El pueblo dominicano votó, en lo que algunos han  querido presentar como una “gran fiesta de la democracia”. De fiesta tuvo poco,  participamos más bien como actores de una gran obra de teatro destinada a exaltar la democracia al estilo dominicano. El espectáculo tuvo una puesta en escena estelar a cargo de la Junta Central Electoral, a partir de un guión en varios actos de la autoría del hoy reelecto presidente de la República.

Este guión fue preparado desde el mismito día de su toma de posesión hace cuatro años, y se puede inducir que la obra estaba en gestación desde antes. El libreto estaba previsto en varios actos y fue corregido sobre la marcha para desarrollarse  durante todo el mandato hasta convertirse en la “obra maestra” que acabamos de ofrecer al mundo entero. 

Si críticas hubo de los organismos internacionales encargados de celar y velar por el buen desarrollo del certamen fueron al final relativamente leves y no lograron, antes de su salida del país, realmente empañar el espectáculo al cual muchos asistieron jubilosos y otros impotentes y angustiados de solo pensar que desde ya  el genial autor pudiera ser escribiendo los actos que lo llevarán a la ópera máxima del 2020.

La trama fue despiadada. Durante el tiempo de la creación el autor se rigió  fríamente por su norte, saltando charcos, esquivando, manipulando, realizando construcciones según su librito, comprando tranquilamente oponentes, operaciones todas que desde su estadía en Palacio como Ministro de la Presidencia sabía magistralmente ejecutar. La obra representa el triunfo de la táctica sin principios, un himno a los pactos de aposento con trasfondo de muchas papeletas y siempre sobre la base de poder comprar conciencias y cédulas a la franca y en gran escala.

La oposición, que no era ni a la Trump ni a la Sanders, era parte de la escenografía: atrapada sin salida en una competencia totalmente desleal y sin lograr sacudir la opinión por sus propuestas ya que, salvo sobre algunos temas específicos, hubo poca diferenciación en su discurso. Los opositores usaron más o menos el mismo lenguaje, sea siguiendo el libreto de los organismos internacionales o haciendo algunas promesas que se creía podían impactar en las grandes mayorías.  Ahora bien, votar por  programas, por propuestas, por los derechos de la mujer o de la niñez,  contra la corrupción,  por personas capaces y honradas exige un nivel de conceptualización y de visión a mediano plazo que todavía no tiene la gran mayoría de la población como lo demuestra el 70 por ciento  de votos alcanzados por Félix Bautista en su provincia.
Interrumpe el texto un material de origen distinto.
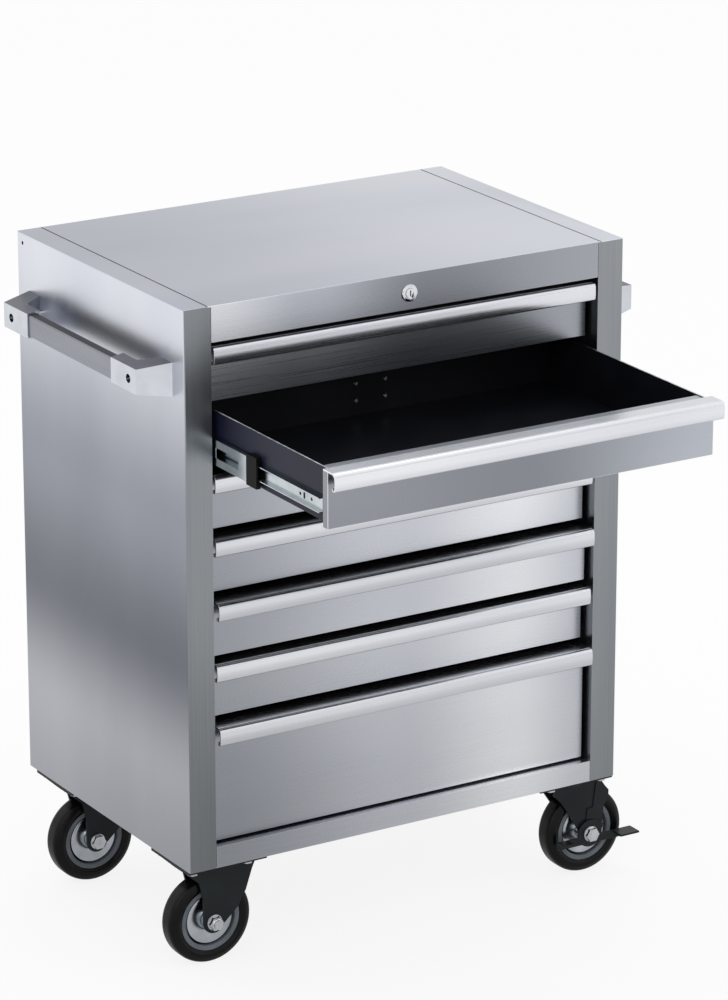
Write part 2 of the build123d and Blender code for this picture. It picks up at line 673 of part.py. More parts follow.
def fork_leg(centre_x, centre_y, outline):
    """Two equal fork legs beside a wheel, from an outline that runs round the axle eye."""
    for level in (-1, 1):
        with BuildSketch(Plane.XZ.offset(-centre_y - max(level * fork_inner, level * fork_outer))) as leg:
            with BuildLine():
                Polyline(*outline, close=True)
            make_face()
            with Locations((centre_x, axle_z)):
                Circle(fork_eye_radius)
        extrude(leg.sketch, amount=fork_wall)
    rod(axle_radius + shaft_clearance, (centre_x, axle_z), (centre_y - fork_outer, centre_y + fork_outer),
        mode=Mode.SUBTRACT)


# ---- Fasteners of the body: push handle screws, caster bolts and the rigid casters' axle bolts ---
with BuildPart() as push_screws:
    head_x = outer_x - push_hole_depth
    for end in (-1, 1):
        with BuildSketch(Plane.YZ.offset(head_x)):
            with Locations((end * push_screw_y, push_z)):
                Circle(screw_head_radius)
        extrude(amount=screw_head_height)
        with BuildSketch(Plane.YZ.offset(half_width - sheet)):
            with Locations((end * push_screw_y, push_z)):
                Circle(screw_radius)
        extrude(amount=head_x - half_width + sheet)
        with BuildSketch(Plane.YZ.offset(half_width - sheet)):
            with Locations((end * push_screw_y, push_z)):
                RegularPolygon(screw_head_radius, 6, major_radius=False)
        extrude(amount=-screw_nut_height)
    mirror(about=Plane.YZ)
with BuildPart() as caster_bolts:
    plate_bottom_z = under_z - plate_thickness
    with BuildSketch(Plane.XY.offset(plate_bottom_z)):
        with Locations(*plate_bolts):
            RegularPolygon(caster_bolt_flats / 2, 6, major_radius=False)
    extrude(amount=-caster_bolt_head)
    with BuildSketch(Plane.XY.offset(plate_bottom_z)):
        with Locations(*plate_bolts):
            Circle(caster_bolt_radius)
    extrude(amount=plate_thickness + sheet)
    with BuildSketch(Plane.XY.offset(under_z + sheet)):
        with Locations(*plate_bolts):
            RegularPolygon(caster_bolt_flats / 2, 6, major_radius=False)
    extrude(amount=caster_nut)
rigid_axles = (axle_bolt(-caster_x, front_caster_y, -1, fork_outer)
               + axle_bolt(-caster_x, rear_caster_y, 1, fork_outer))
cabinet_fasteners = Compound(label="cabinet_fasteners",
                             children=[push_screws.part, caster_bolts.part, *rigid_axles])
export_step(cabinet_fasteners, "parts/cabinet_fasteners.step")


def mounting_plate(centre_x, centre_y):
    """Caster plate with its four bolt holes, under the base."""
    outwards = math.copysign(1, centre_x)
    slab((centre_x - outwards * plate_inner_reach, centre_x + outwards * plate_outer_reach),
         (centre_y - plate_y / 2, centre_y + plate_y / 2),
         (under_z - plate_thickness, under_z))
    with BuildSketch(Plane.XY.offset(under_z - plate_thickness)) as holes:
        with Locations((centre_x, centre_y)):
            with GridLocations(plate_bolt_x, plate_bolt_y, 2, 2):
                Circle(caster_bolt_radius + shaft_clearance)
    extrude(holes.sketch, amount=plate_thickness, mode=Mode.SUBTRACT)


# ---- Rigid casters on the left -------------------------------------------------------------------
plate_z = under_z - plate_thickness
with BuildPart() as rigid_caster_forks:
    for centre_y in (front_caster_y, rear_caster_y):
        mounting_plate(-caster_x, centre_y)
        drop = plate_z - axle_z
        fork_leg(-caster_x, centre_y, [
            (-caster_x - fork_eye_radius, axle_z), (-caster_x - fork_eye_radius, axle_z + 0.4 * drop),
            (-caster_x - 1.4 * fork_eye_radius, axle_z + 0.68 * drop),
            (-caster_x - 2.3 * fork_eye_radius, axle_z + 0.82 * drop),
            (-caster_x - plate_outer_reach, plate_z),
            (-caster_x + plate_inner_reach, plate_z), (-caster_x + plate_inner_reach, plate_z - 0.1 * drop),
            (-caster_x + plate_inner_reach - 0.4 * fork_eye_radius, axle_z + 0.74 * drop),
            (-caster_x + 3.1 * fork_eye_radius, axle_z + 0.41 * drop),
            (-caster_x + 2.7 * fork_eye_radius, axle_z + 0.3 * drop),
            (-caster_x + 2.35 * fork_eye_radius, axle_z + 0.17 * drop),
            (-caster_x + fork_eye_radius, axle_z - 0.05 * drop)])
rigid_caster_forks.part.label = "rigid_caster_forks"
export_step(rigid_caster_forks.part, "parts/rigid_caster_forks.step")

# ---- Swivel casters on the right: fixed plates with raceway and kingpin --------------------------
with BuildPart() as swivel_caster_plates:
    for centre_y in (front_caster_y, rear_caster_y):
        mounting_plate(caster_x, centre_y)
        with BuildSketch(Plane.XY.offset(plate_z)):
            with Locations((caster_x, centre_y)):
                Circle(raceway_radius)
        extrude(amount=-raceway_height)
        pin_length = raceway_height + 2 * swivel_gap + swivel_head_height + plate_thickness
        with BuildSketch(Plane.XY.offset(plate_z)):
            with Locations((caster_x, centre_y)):
                Circle(kingpin_radius)
        extrude(amount=-pin_length)
        with BuildSketch(Plane.XY.offset(plate_z - pin_length)):
            with Locations((caster_x, centre_y)):
                Circle(kingpin_head_radius)
        extrude(amount=-kingpin_head)
swivel_caster_plates.part.label = "swivel_caster_plates"
export_step(swivel_caster_plates.part, "parts/swivel_caster_plates.step")

for place, centre_y in (("front", front_caster_y), ("rear", rear_caster_y)):
    wheel_x = caster_x + swivel_offset
    crown_z = fork_top_z - swivel_head_height
    crown_low = crown_z - plate_thickness

    # Swivel fork: bearing head, crown plate and two legs that trail the axle.
    with BuildPart() as fork_body:
        with BuildSketch(Plane.XY.offset(crown_z)):
            with Locations((caster_x, centre_y)):
                Circle(raceway_radius)
        extrude(amount=swivel_head_height)
        slab((caster_x - 0.7 * raceway_radius, caster_x + 1.5 * raceway_radius),
             (centre_y - fork_outer, centre_y + fork_outer), (crown_low, crown_z))
        fork_leg(wheel_x, centre_y, [
            (wheel_x - fork_eye_radius, axle_z), (wheel_x - fork_eye_radius, axle_z + 0.3 * fork_eye_radius),
            (wheel_x - 2 * fork_eye_radius, axle_z + 2 * fork_eye_radius),
            (wheel_x - 2.9 * fork_eye_radius, axle_z + 3.35 * fork_eye_radius),
            (caster_x - 0.7 * raceway_radius, crown_low - 0.5 * fork_eye_radius),
            (caster_x - 0.7 * raceway_radius, crown_z), (caster_x + 1.5 * raceway_radius, crown_z),
            (wheel_x + 2.1 * fork_eye_radius, crown_low - fork_eye_radius),
            (wheel_x + 2.1 * fork_eye_radius, axle_z + 2.9 * fork_eye_radius),
            (wheel_x + 1.6 * fork_eye_radius, axle_z + 2.2 * fork_eye_radius),
            (wheel_x + 1.5 * fork_eye_radius, axle_z + 0.8 * fork_eye_radius),
            (wheel_x + fork_eye_radius, axle_z)])
        with BuildSketch(Plane.XZ.offset(fork_outer - centre_y)):
            with BuildLine():
                Polyline((wheel_x + 0.7 * fork_eye_radius, crown_low),
                         (wheel_x + 0.4 * fork_eye_radius, axle_z + 2.35 * fork_eye_radius),
                         (wheel_x - 0.2 * fork_eye_radius, axle_z + 2.25 * fork_eye_radius),
                         (wheel_x - 0.3 * fork_eye_radius, axle_z + 1.1 * fork_eye_radius),
                         (wheel_x + 1.3 * fork_eye_radius, axle_z + 1.1 * fork_eye_radius),
                         (wheel_x + 1.5 * fork_eye_radius, axle_z + 2.25 * fork_eye_radius),
                         (wheel_x + 2 * fork_eye_radius, axle_z + 2.95 * fork_eye_radius),
                         (wheel_x + 2 * fork_eye_radius, axle_z + 3.6 * fork_eye_radius),
                         (wheel_x + 1.3 * fork_eye_radius, crown_low), close=True)
            make_face()
        extrude(amount=bracket_wall)
        rod(fork_eye_radius, (wheel_x, axle_z), (centre_y - bracket_outer, centre_y - fork_outer))
        rod(axle_radius + shaft_clearance, (wheel_x, axle_z),
            (centre_y - bracket_outer, centre_y - fork_outer), mode=Mode.SUBTRACT)
        with BuildSketch(Plane.XY.offset(crown_low)):
            with Locations((caster_x, centre_y)):
                Circle(kingpin_radius + shaft_clearance)
        extrude(amount=swivel_head_height + plate_thickness, mode=Mode.SUBTRACT)
    swivel_axle = axle_bolt(wheel_x, centre_y, 1, brake_outer + laid_gap)
    swivel_fork = Compound(label=f"{place}_swivel_fork", children=[fork_body.part, *swivel_axle])
    export_step(swivel_fork, f"parts/{place}_swivel_fork.step")

    # Brake rocker: a disc on the axle, an arm each way and a folded pedal at each end.
    with BuildPart() as brake_lever:
        outer_y = centre_y - brake_outer
        arm = (axle_z - brake_arm_drop - brake_arm_height / 2, axle_z - brake_arm_drop + brake_arm_height / 2)
        pedal = (arm[1] - brake_wall, arm[1])
        rod(brake_disc_radius, (wheel_x, axle_z), (outer_y, outer_y + brake_wall))
        slab((wheel_x - brake_inner_reach, wheel_x + brake_outer_reach), (outer_y, outer_y + brake_wall), arm)
        slab((wheel_x + brake_outer_reach - brake_pedal_length, wheel_x + brake_outer_reach),
             (outer_y - brake_pedal_width, outer_y), pedal)
        slab((wheel_x - brake_inner_reach, wheel_x - brake_inner_reach + brake_inner_pedal_length),
             (outer_y - brake_inner_pedal_width, outer_y), pedal)
        rod(axle_radius + shaft_clearance, (wheel_x, axle_z), (outer_y, outer_y + brake_wall),
            mode=Mode.SUBTRACT)
    brake_lever.part.label = f"{place}_brake_lever"
    export_step(brake_lever.part, f"parts/{place}_brake_lever.step")

# ---- Wheels --------------------------------------------------------------------------------------
wheel_places = (("front_left", -caster_x, front_caster_y), ("rear_left", -caster_x, rear_caster_y),
                ("front_right", caster_x + swivel_offset, front_caster_y),
                ("rear_right", caster_x + swivel_offset, rear_caster_y))
for name, x, y in wheel_places:
    turning_axis = Axis((x, y, axle_z), (0, 1, 0))
    section_plane = Plane(origin=(x, y, axle_z), x_dir=(1, 0, 0), z_dir=(0, 0, 1))
    half_tyre, half_tread, half_ring = tyre_width / 2, tread_width / 2, hub_ring_width / 2
    half_disc, half_boss = hub_disc_width / 2, fork_inner - boss_end_gap
    arc_radius = wheel_radius - 0.3 * tyre_shoulder
    arc_side = half_tyre - 0.3 * (half_tyre - half_tread)

    # Tyre: moulded rubber with rounded shoulders.
    with BuildPart() as tyre:
        with BuildSketch(section_plane):
            with BuildLine():
                Polyline((wheel_radius, -half_tread), (wheel_radius, half_tread))
                ThreePointArc((wheel_radius, half_tread), (arc_radius, arc_side),
                              (wheel_radius - tyre_shoulder, half_tyre))
                Polyline((wheel_radius - tyre_shoulder, half_tyre), (tyre_inner_radius, half_ring),
                         (tyre_inner_radius, -half_ring), (wheel_radius - tyre_shoulder, -half_tyre))
                ThreePointArc((wheel_radius - tyre_shoulder, -half_tyre), (arc_radius, -arc_side),
                              (wheel_radius, -half_tread))
            make_face()
        revolve(axis=turning_axis)
    tyre.part.label = f"{name}_tyre"
    export_step(tyre.part, f"parts/{name}_tyre.step")

    # Hub: outer ring, a groove, a dished disc and the boss that runs on the axle.
    with BuildPart() as hub:
        with BuildSketch(section_plane):
            groove_outer = hub_disc_radius + hub_groove
            patch((groove_outer, tyre_inner_radius), (-half_ring, half_ring))
            patch((hub_disc_radius, groove_outer), (-half_disc / 2, half_disc / 2))
            with BuildLine():
                Polyline((hub_disc_radius, -half_disc), (hub_boss_radius, hub_dish - half_disc),
                         (hub_boss_radius, half_disc - hub_dish), (hub_disc_radius, half_disc), close=True)
            make_face()
            patch((axle_radius + shaft_clearance, hub_boss_radius), (-half_boss, half_boss))
        revolve(axis=turning_axis)
    hub.part.label = f"{name}_hub"
    export_step(hub.part, f"parts/{name}_hub.step")
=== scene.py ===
import math

import bmesh
import bpy
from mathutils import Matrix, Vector


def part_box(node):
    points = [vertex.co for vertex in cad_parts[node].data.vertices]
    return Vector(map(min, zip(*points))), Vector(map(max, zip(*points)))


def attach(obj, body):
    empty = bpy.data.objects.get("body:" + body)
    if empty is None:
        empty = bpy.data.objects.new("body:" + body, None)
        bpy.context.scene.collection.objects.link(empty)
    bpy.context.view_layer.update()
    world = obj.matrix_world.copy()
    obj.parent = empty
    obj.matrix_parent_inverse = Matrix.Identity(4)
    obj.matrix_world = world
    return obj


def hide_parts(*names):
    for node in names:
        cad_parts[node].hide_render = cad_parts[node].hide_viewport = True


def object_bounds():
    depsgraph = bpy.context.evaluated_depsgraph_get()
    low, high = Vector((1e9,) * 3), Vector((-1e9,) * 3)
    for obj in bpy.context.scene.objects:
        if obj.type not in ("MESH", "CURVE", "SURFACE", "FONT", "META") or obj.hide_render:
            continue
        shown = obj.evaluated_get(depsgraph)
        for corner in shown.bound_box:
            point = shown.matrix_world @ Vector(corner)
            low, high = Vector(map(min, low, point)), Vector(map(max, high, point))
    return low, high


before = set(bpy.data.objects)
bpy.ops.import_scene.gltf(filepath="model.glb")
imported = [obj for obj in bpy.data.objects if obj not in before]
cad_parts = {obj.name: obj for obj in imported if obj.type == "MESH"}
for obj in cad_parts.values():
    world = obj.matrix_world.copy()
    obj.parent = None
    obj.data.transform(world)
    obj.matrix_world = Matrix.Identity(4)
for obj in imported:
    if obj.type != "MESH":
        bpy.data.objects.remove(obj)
cad_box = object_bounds()
MM = 0.001
DRAWERS = range(1, 8)
ENDS = ("front", "rear")


# ---- Nodes and colours --------------------------------------------------------------------------

def linear(hex_colour):
    """Linear RGBA of an sRGB hex colour."""
    parts = [int(hex_colour[i:i + 2], 16) / 255 for i in (1, 3, 5)]
    return [p / 12.92 if p <= 0.04045 else ((p + 0.055) / 1.055) ** 2.4 for p in parts] + [1.0]


def add(tree, kind, inputs=None, stops=(), blend="LINEAR", **settings):
    """Adds a node, sets its properties, and gives each named or numbered input a value or a link.

    stops are the (position, hex colour) pairs of a colour ramp, and blend is how it runs between them.
    """
    node = tree.nodes.new(kind)
    for key, value in settings.items():
        setattr(node, key, value)
    for key, value in (inputs or {}).items():
        if isinstance(value, bpy.types.NodeSocket):
            tree.links.new(value, node.inputs[key])
        else:
            node.inputs[key].default_value = value
    if stops:
        node.color_ramp.interpolation = blend
        elements = node.color_ramp.elements
        while len(elements) < len(stops):
            elements.new(0.5)
        for element, (position, colour) in zip(elements, stops):
            element.position, element.color = position, linear(colour)
    return node


def new_material(name):
    """An empty material with its tree and its output node."""
    material = bpy.data.materials.new(name)
    material.use_nodes = True
    material.node_tree.nodes.clear()
    return material, material.node_tree, material.node_tree.nodes.new("ShaderNodeOutputMaterial")


# ---- Materials ----------------------------------------------------------------------------------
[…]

Ganaron  la propaganda del gobierno y los números de las encuestas, en un país donde a la gente le gusta estar del lado del vencedor. Ganaron de manera abrumadora el clientelismo y el populismo. Más que en otras elecciones, los electores descontrolados por la mezclas de colores y de partidos, e influidos por el fin de las ideologías, votaron por sus intereses particulares a corto plazo, por ser beneficiarios de la “justicia social” gubernamental:  unos como empleados de la inmensa corporación estatal que emplea alrededor de  25% de la población dominicana  y para mantener el sustento de sus familias, otros para ser favorecidos por las distintas tarjetas, por los programas de la Vicepresidencia, o por tener sus hijos en un CAID. Otros tantos votaron por sus intereses y compromisos empresariales y económicos, por el seguro que representa la estabilidad para los negocios, para que siga la impunidad que a tantos favorece o para conseguir el empleo que tal o cual les ha prometido para seguir engordando la nómina estatal.

Hacer de las elecciones un teatro de la democracia es el peor servicio que se le podía rendir al país, a la democracia y a las futuras generaciones.